Gönül hoşluğu
[D] Kendi rızası ile. Bir zorlama olmadan. İsteyerek, arzu ederek.
Gönül kaptırmak
[D] Âşık olmak. Sevdalanmak. Tutulmak.
Gönül kimi severse güzel odur
[A] Güzellik kişilere göre değişir. Bir kimsenin güzel bulduğunu diğeri güzel bulmayabilir. Bunun içindir ki kişi, kimi çok severse güzel de onun için odur.
Gönül kocamaz
[A] insanların vücudu, yaşı ilerledikçe fonksiyonlarını azaltmaya hatta yitirmeye başlar, ihtiyarlık bunun sonucudur. İhtiyarlıkta da bu kayıplar devam eder. Ancak gönül böyle değildir. O hiçbir zaman ihtiyarlamaz. Çok kere yirmisinde istediklerini ellisinde de ister. Kişi mantığını kaybetmezse gönlünün istediklerini ölçü içinde gerçekleştirir. Mantığını kaybetmişse toplumda gülünç olur. (Yetmişinde bir kimsenin on sekizinde bir kimse ile evlenmesi vb.)
Gönül okşamak
[D] Güzel sözler söyleyerek, iyi davranışlarda bulunarak bir kimseyi sevindirmek, mutlu etmek.
Gönülden kopmak
[D] - Bir kişiye isteyerek, bilerek bir iyilik yapmak, bir şey vermek, hediye etmek. Çıkar düşünmeden yardım etmek.

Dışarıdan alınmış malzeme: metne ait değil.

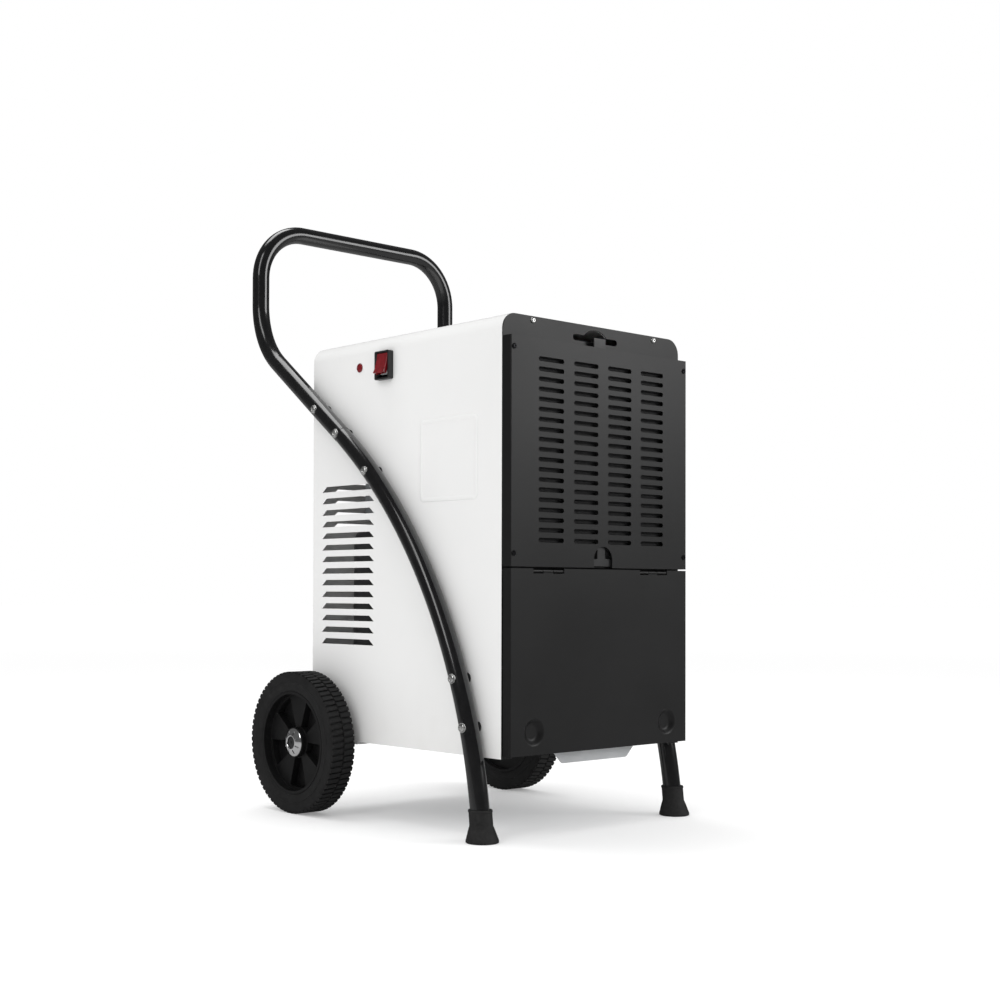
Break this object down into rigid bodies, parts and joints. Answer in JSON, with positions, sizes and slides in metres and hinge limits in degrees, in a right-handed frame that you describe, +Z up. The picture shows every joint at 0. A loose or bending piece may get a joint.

Gönülden gönüle yol vardır
[A] Birbirini seven kimseler her zaman bu sevgiyi içlerinde duyarlar. Birbirini düşünürler. Sevgilerinin bitmemesi için ne lazımsa yaparlar. Her zaman hatırda tutulan bir sevgi ile bağlı bulunan kimseler birbirini unutmaz ve bir sevgi çemberi içinde yaşarlar.
Gönülsüz davara giden köpekten hayır gelmez
[A] Verilen ödevi büyük bir içtenlikle yapmayan, işine sarılmayan kişiden de yaptığı işden de fayda beklememelidir.

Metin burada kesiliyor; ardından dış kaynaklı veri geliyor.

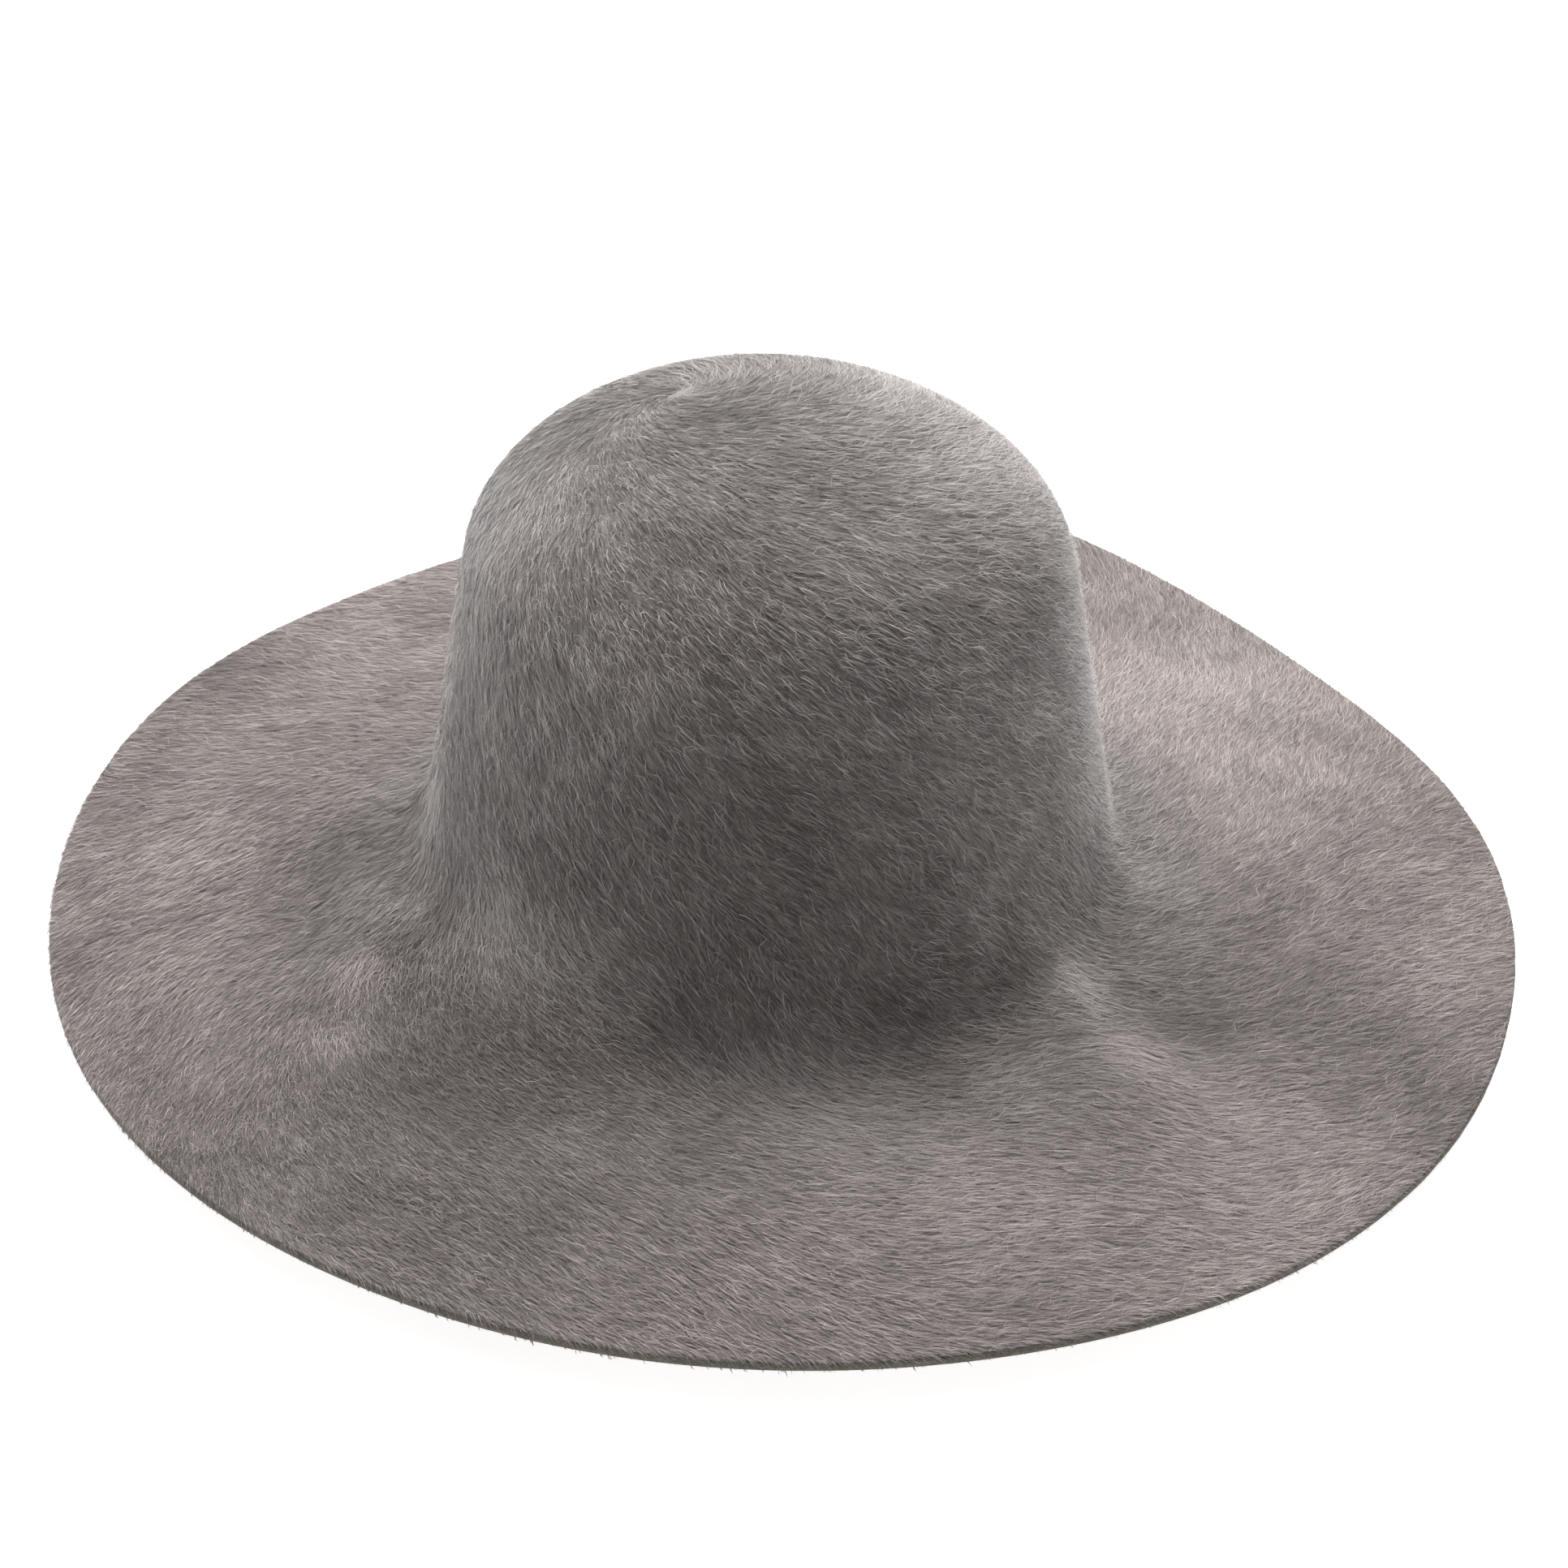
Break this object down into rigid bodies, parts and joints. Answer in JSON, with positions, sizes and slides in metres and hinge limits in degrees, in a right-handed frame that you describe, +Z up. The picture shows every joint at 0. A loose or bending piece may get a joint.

Gönülsüz yenen aş, ya karın ağrıtır ya baş
[A] Kişiye istemediği işler yaptırılmak istenirse, o işden fayda sağlamak mümkün olmaz. Ayrıca zararı da dokunabilir.
Görelim ayine-i devran ne gösterir
[G.S] Olaylar nasıl sonuç verecek bekleyip görelim. Bu dünyada, bu zamanda olayların nasıl sonuç vereceğini bekleyip görelim.
Görmemiş görmüş, bayılmış ölmüş
[A] Toplum kurallarını bilmeyen, aç gözlü kimseler bir gün hayal bile etmedikleri bir varlık ile karşılaşırlarsa ne yapacaklarını bilmez, şaşkın hâle gelirler.
Görücüye çıkmak
[D] Evlenme çağına gelmiş kızın kendisini görmeye gelenlere görünmek için onların oturduğu odaya girmesi.
Görünen köy kılavuz istemez
[A] Bütün yönleri ile belli olan bir olayda gerçek şudur diye açıklamak gereksiz olur. Diğer kişilerin de yardım etmesine gerek yoktur.
Gövde gösterisi
[D] Kalabalık bir insan topluluğu ile yapılan, güç göstermeyi amaçlayan toplu hareket.
Göz aşinalığı
[D] Uzaktan görme nedeniyle oluşan tanışıklık. Sık sık görülen kimselerde oluşan tanıma durumu.
Göz atmak
[D] Şöyle bir bakmak. Kısa bir bakış. Üzerinde fazla durmadan şöylece bakmak.
Göz aydına gitmek
[D] Bir mutlu olayı kutlamak için kutlamaya gitmek. Sevindirici bir durumu kutlamaya gitmek.
Göz boyamak
[D] İyi olmayan bir şeyi iyi gibi göstererek kazandırmak. Karşısındakini kandırmak.
Göz dikmek
[D] Beğenilen bir şeyi ele geçirmek istemek. Elde etmek.
Göz etmek
[D] Göz ile işaret vermek. Dileğini işaret ile kabaca anlatmak.